A black and white CAB 5 person placeholder image with This is a Rehearsal text.

Chicago, United States


Chicago has long been a significant hub of African American arts and culture. Chicago’s Black community has played a defining role in dance history, from imbuing traditional forms with new vibrancy to establishing entirely new forms of urban dance. While Chicago’s Black dance companies are as diverse as the city itself—from dancers to dance styles—they are all united by the African American heritage on which their work is centered. The Chicago Black Dance Legacy Project, developed through a partnership between Logan Center Community Arts, the Office of Civic Engagement’s Community Programs Accelerator, and leaders from each dance company, is a multi-year project that celebrates the historic impact of Chicago-based Black choreographers in the national dance community, and aims to strengthen the impact and reach of Black dance for generations to come. Selected specifically for the history and impact of their work, Chicago Black Dance Legacy Project partners include legacy, next-generation, and arts education dance companies.

CAB 5 Contribution

Project Overview

Chicago Black Dance Legacy Project Presents Joel Hall Dancers & Center and The Era Footwork Crew

One of the most significant works happening currently in Chicago that designs equity as a matter of rehearsal is the work that is Chicago Black Dance Legacy Project. In understanding the disproportionate funding of Black-owned and/or led dance companies in the city, the work of this initiative is to present and assist these practitioners with establishing infrastructure to become internationally recognized for their choreographic innovation and pedagogy(s).
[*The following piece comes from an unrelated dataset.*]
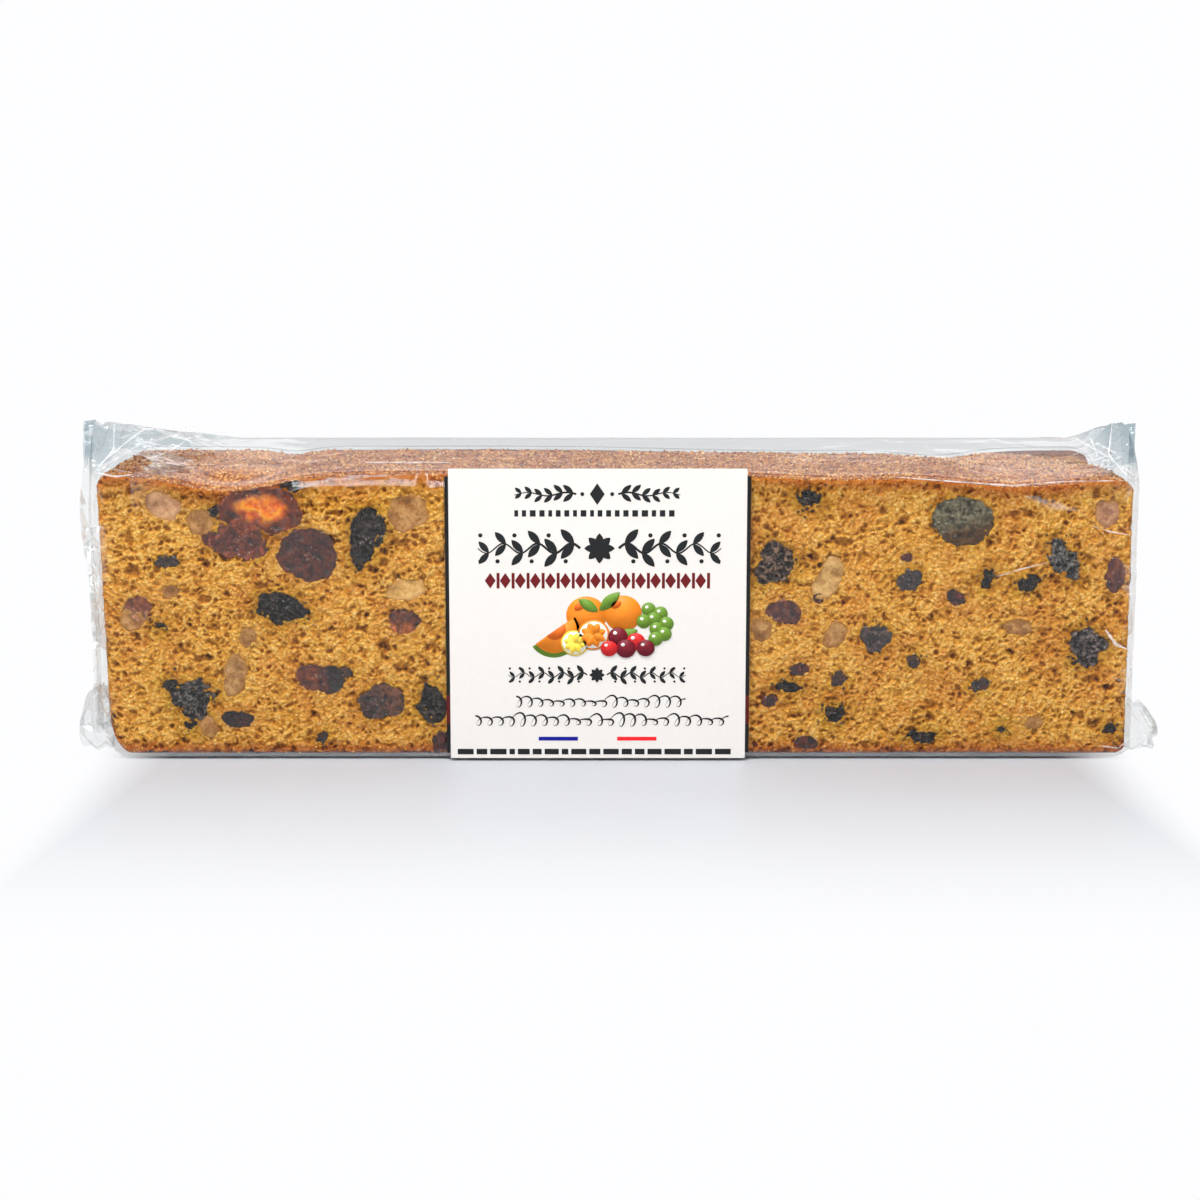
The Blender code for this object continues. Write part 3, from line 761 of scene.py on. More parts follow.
def back_shapes(draw, wanted=44):
    """Fruit scattered over the back face, clear of each other."""
    sizes = {"dark": (5, 11), "red": (4, 12), "brown": (3, 9), "pale": (3, 9), "amber": (8, 12), "green": (9, 12)}
    kinds = ["dark"] * 9 + ["red"] * 8 + ["brown"] * 7 + ["pale"] * 8 + ["amber", "green"]
    made = []
    for number in range(600):
        if len(made) == wanted:
            break
        kind = kinds[number % len(kinds)]
        width = draw.uniform(*sizes[kind])
        height = width * draw.uniform(0.5, 1.0)
        x, z = draw.uniform(-CAKE_HALF + 5, CAKE_HALF - 5), draw.uniform(7, 51)
        clear = all(math.hypot(x - s["x"], z - s["z"]) > width / 2 + s["radii"].max() + 1.5 for s in made)
        if clear:
            made.append(made_outline(f"back_{number}", kind, x, z, width, height, draw.uniform(-90, 90), draw))
    return made


def make_joined_fruit(prefix, shapes, side, seed):
    """All smaller fruit of one face, one piece for each kind."""
    for kind in FRUIT_LOOKS:
        parts = [fruit_part(s, side, seed + 17 * n) for n, s in enumerate(shapes) if s["kind"] == kind]
        if parts:
            material = fruit_material(f"{prefix}_{kind}_look", kind)
            make_piece(f"{prefix}_{kind}", parts, material)


# ---------------------------------------------------------------- crumbs, specks and painted glints

BIT_CORNERS = np.array([(1, 0, 0), (-1, 0, 0), (0, 1, 0), (0, -1, 0), (0, 0, 1), (0, 0, -1)], float)
BIT_FACES = np.array([(0, 2, 4), (2, 1, 4), (1, 3, 4), (3, 0, 4), (2, 0, 5), (1, 2, 5), (3, 1, 5), (0, 3, 5)])


def bits_part(places, sizes, seed, **masks):
    """Small uneven lumps at these places, as one part."""
    draw = np.random.default_rng(seed)
    count = len(places)
    corners = BIT_CORNERS[None] * draw.uniform(0.55, 1.35, (count, 6, 1)) + draw.uniform(-0.3, 0.3, (count, 6, 3))
    points = places[:, None] + corners * sizes[:, None, None] / 2
    faces = BIT_FACES[None] + 6 * np.arange(count)[:, None, None]
    flat = {name: np.repeat(mask, 6) for name, mask in masks.items()}
    return points.reshape(-1, 3), faces.reshape(-1, 3).tolist(), flat


def picked(parts, count, seed, weight):
    """Places on these parts, with the chance of each point given by weight(points, masks)."""
    points = np.concatenate([part[0] for part in parts])
    masks = {name: np.concatenate([part[2][name] for part in parts]) for name in parts[0][2]}
    chance = np.maximum(weight(points, masks), 0.0)
    return points[np.random.default_rng(seed).choice(len(points), count, replace=False, p=chance / chance.sum())]


def plain_material(name, dark, pale, roughness, **settings):
    look = Look(name, roughness, **settings)
    look.colour(look.ramp(look.noise(0.8, 3.0, 0.6), (0.35, dark), (0.65, pale)))
    look.rough(look.span(look.noise(0.5), 0.3, 0.7, 0.8 * roughness, 1.2 * roughness))
    look.bump(look.noise(0.3, 2.0), 0.05)
    return look.material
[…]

The idea of performances and/or practices with both The Era Footwork Crew and Joel Hall Dancers & Center was to allow the presentation, rehearsal and/or conception of movement to consider itself in union with the overall design of an install in a unique setting / event. The Era was presented within the WOJR installation, The Gray Veil, and Joel Hall performed “Flight” during the opening night speeches. Like many other considerations in This is a Rehearsal, both of these dance companies present the seasoned and new art practices in a city. The juke of The Era and the house of Joel Hall represent staples in Chicago dance culture that come from members of marginalized communities. The power of these performances inside the unique stages and circumstances maintains the importance of presenting intersectionality in an exhibit named after one of the city’s greatest attributes – its architecture.